There was an awkward pause that lasted just long enough to give me a bad feeling about Kindler’s call. “Well, that’s why I’m calling,” he said. “We’re going through a massive downsizing, too. Lots of generics coming online that bump out our main drugs. We have to rationalize our global footprint.” Kindler paused again, and I thought I heard him swallowing. “It means that we’re gonna have to close our Ann Arbor facility,” he continued. “And close some of our operations in Kalamazoo. I’m sorry to be the bearer of bad news.”
My mind was racing, trying to assess the body count. How big were those facilities? “Wow, isn’t that about 3,000 jobs in Ann Arbor alone?” I said. “That can’t be right, can it?”

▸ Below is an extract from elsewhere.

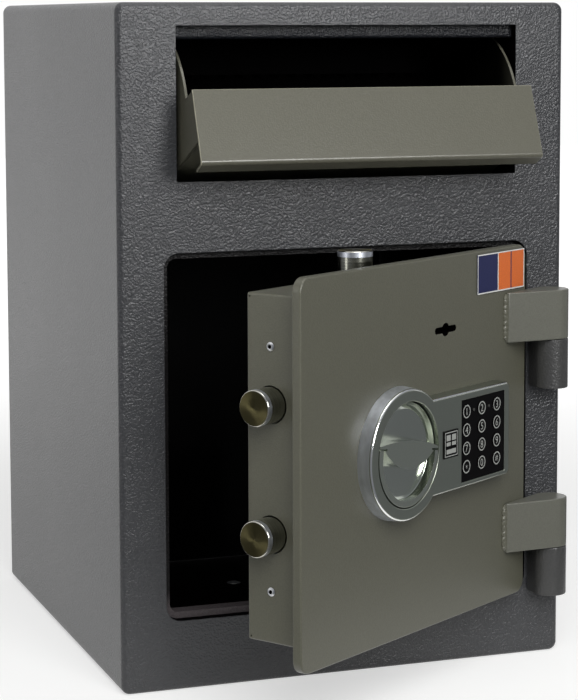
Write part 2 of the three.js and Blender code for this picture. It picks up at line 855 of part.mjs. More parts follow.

“Actually, between Ann Arbor and Kalamazoo, it’s about 5,000. But we’re not going to give out the numbers publicly because we don’t want people to panic. I’m so sorry. I know that it’s the last thing you need to hear. Michigan has been a great partner for us. But it’s beyond your control and beyond my control, frankly.”
“Jeff,” I heard myself almost panting, “is there anything we can do to keep you here? More tax breaks? Anything?” I was grasping for a lifeline.
“This goes well beyond taxes,” he said. “It’s about generic drugs coming online. We have to reduce our global footprint. It has nothing to do with Michigan. We’re closing facilities around the world. I’m so sorry,” Kindler said again.
I hung up the phone and immediately called David Cantor, who headed up Pfizer’s enormous labs in Ann Arbor. Cantor had been a close ally of mine, a champion of the entrepreneurial culture spreading through Ann Arbor, a vocal spokesperson for Michigan’s move toward life sciences, and a business advocate for my core revitalization strategy. Ann Arbor and Kalamazoo had been key cities in our Life Sciences Corridor initiative, with much of the planned development coming from Pfizer. This news would devastate both communities.
“David, were you part of this decision?” I asked, still trying to comprehend the magnitude of what was happening.
“Governor, I tried to stop it; really I did,” Cantor answered, his voice shaking. “But it’s all part of Pfizer’s global restructuring. That doesn’t make it any easier. I don’t know what to tell you, except you can’t begin to know how sorry I am.”
As I hung up the phone, I looked out the car window. We’d stopped on Liverois Avenue in Detroit, next to a vacant lot. I sat there, lost in thought, watching as fragments of trash blew up against a chain link fence. My God, I thought, when will we catch a break?